На площадке за воротами кладбища уже рычали моторы машин, люди топтались снаружи — видимо, ждали команды. Начальственная баба подошла к Кротову, спросила насчет поминок, он ответил.

— Внимание, товарищи! — заголосила начальница. — Все рассаживаемся на транспорт и следуем в кафе «Отдых», где состоятся поминки по усопшему! Приглашаем всех! Так, товарищи, рассаживаемся в организованном порядке!..

— Хочешь, я ее пну? — спросил Лузгин.

— Что ты, Володя! — испугалась Светлана. — Как ты можешь такое!..
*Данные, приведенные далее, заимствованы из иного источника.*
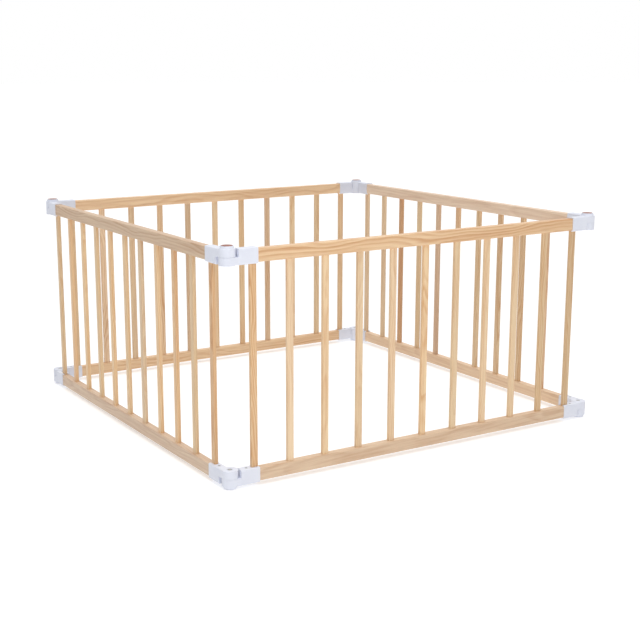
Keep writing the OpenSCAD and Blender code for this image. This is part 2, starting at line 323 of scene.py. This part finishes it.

— А, надоела эта трепотня. При жизни Сашку гнобили, а как умер, бля… О, прости.

— Ты Ирину не видела? — спросил Кротов, уводя разговор от опасного. — Хотя, впрочем, что ты тут видеть могла.

— Здесь она, — сказала Светлана. — Тамара тоже здесь, Володя. Как я рада, что все пришли…

Катафалк, на котором прибыли на кладбище близкие родственники, давно уехал, и встал вопрос, на чем их теперь везти. Кротов подумал и сказал:

— Света, бери детей и деда и давай ко мне в машину.

— Правильно, — добавил подошедший Епифанов. — А твоих родителей я на своей «Волге» увезу.

— Давайте, мы в автобусе поедем, — согласился Лузгин. — Только дай цигарку на дорогу.

— Насчет гаишной машины ты расстарался? — спросил Кротов Епифанова. Тот кивнул. — Молодец, старик, еще раз спасибо тебе.

— Ну, всё, — сказал Лузгин. — Создаем уходяемость.

Старик Дмитриев уже привычно влез на переднее сиденье, шарил рукой застежку ремня безопасности.

— Не надо, — остановил его Кротов. — Никто нас не тронет, колонной пойдем.

Светлана с мальчишками устроилась сзади. Пока стояли, поила их чаем из термоса. Старик отказался, хотя видно было — промерз накрепко, но чашка термоса была одна.